Après deux romans, un récit et un recueil de poésie en une dizaine d’années, on peut douter que Michèle Vinet connaisse l’angoisse de la page blanche. Mais force est de se demander si elle n’est pas passée par là pour avoir pu concocter Le malaimant, son tout dernier roman…
La page blanche
Le protagoniste est Aurel Alphonse Toussaint, un homme tourmenté par le passé, l’amour et la page blanche. Il s’est acheté un cahier, mais sa main n’arrive pas à écrire un seul traître mot. Il se demande quoi faire pour «que la page jacasse, babille, cause, devise, bavarde, discute, se divulgue ultimo».
En moins de 150 pages, Michèle Vinet brode une intrigue semée d’embûches, de dangers et de cérémonies infernales, peuplée d’une harpie, d’un médecin et d’un shaman.

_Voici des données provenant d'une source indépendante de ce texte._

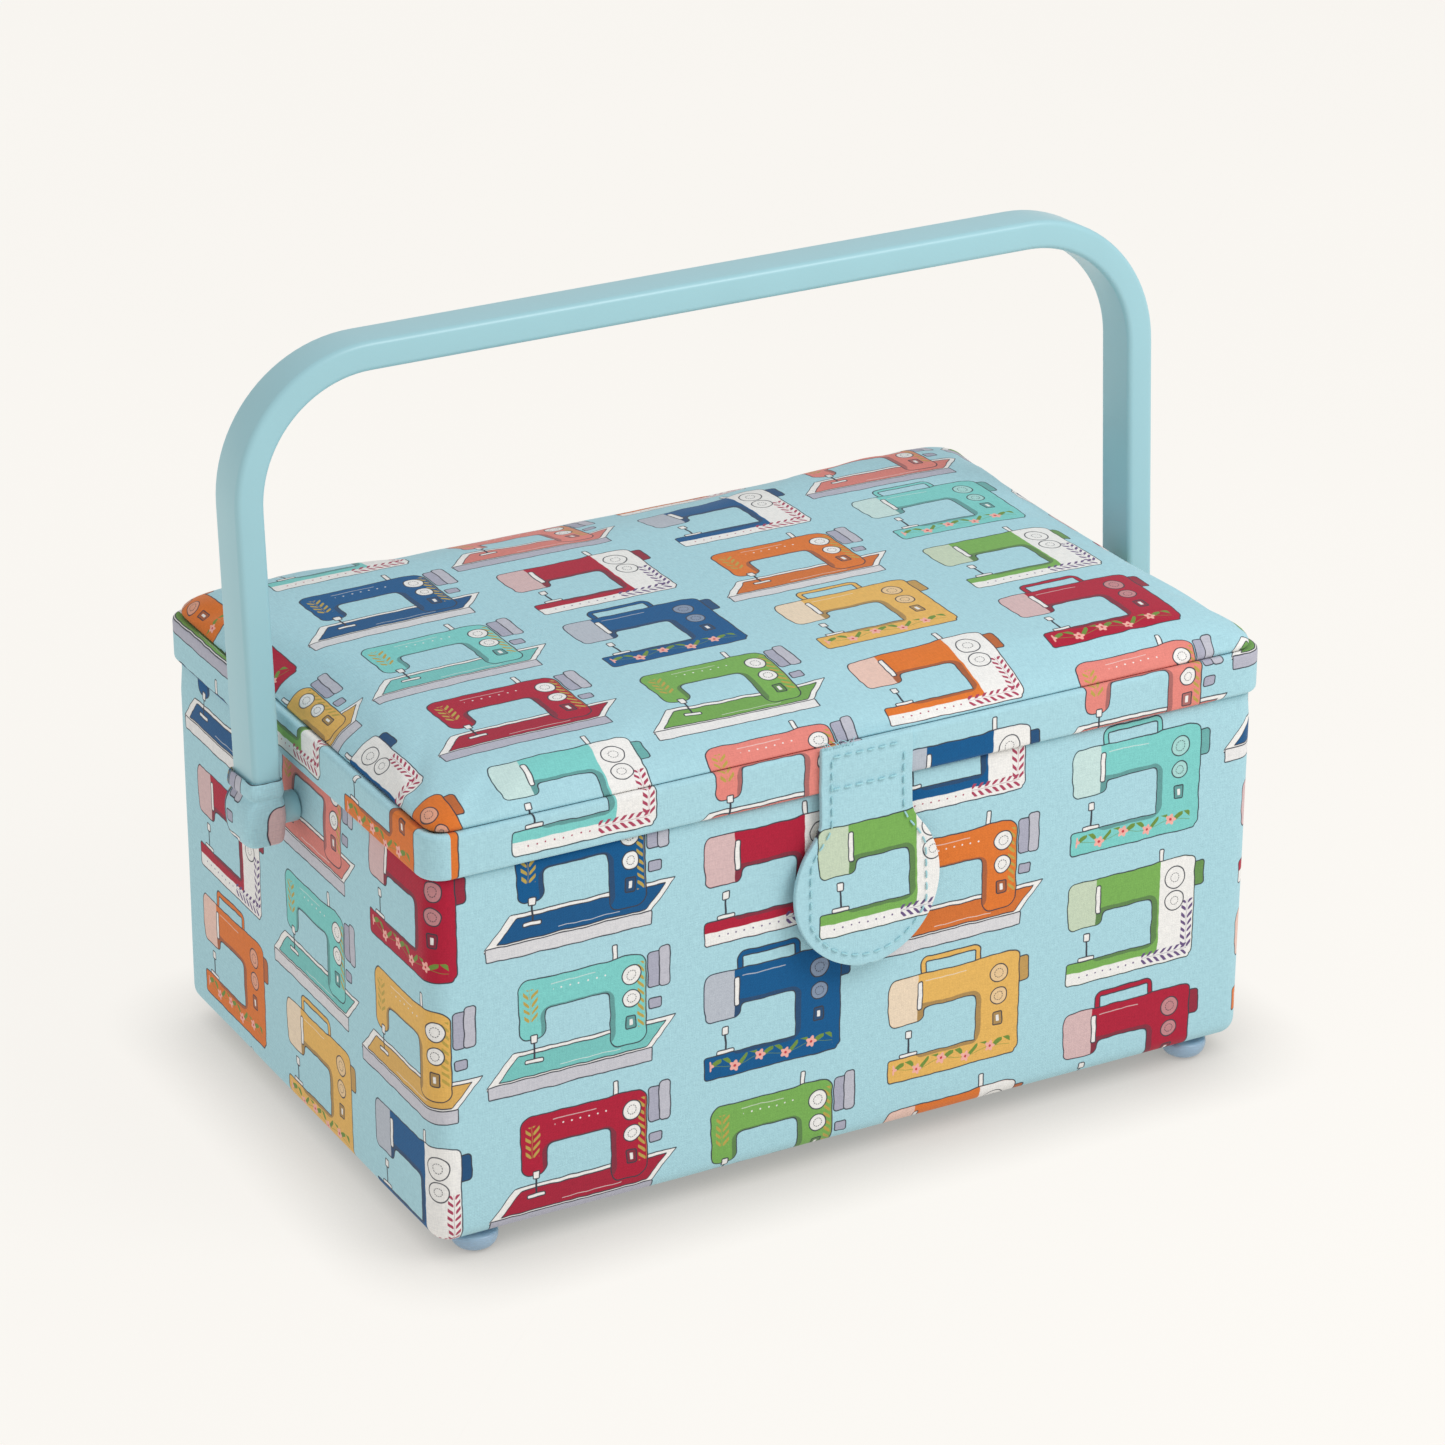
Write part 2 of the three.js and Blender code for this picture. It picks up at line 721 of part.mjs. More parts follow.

Au-delà des rebondissements inattendus, l’important demeure le moment présent, «la griffe, les mots inventés, exagérés, le franc-jeu de débiter ce qui lui passait par la tête, par le cœur, par la main».
Les paroles s’envolent…
Aurel se penche sur son inquiétant cahier, il y repose la main et même le front, «pour y demeurer, léthargique, des heures durant». Il veut à tout prix noircir du papier, pondre un texte, pisser une copie, car, comme on le sait, verba volant, scripta manent (les paroles s’envolent, les écrits restent).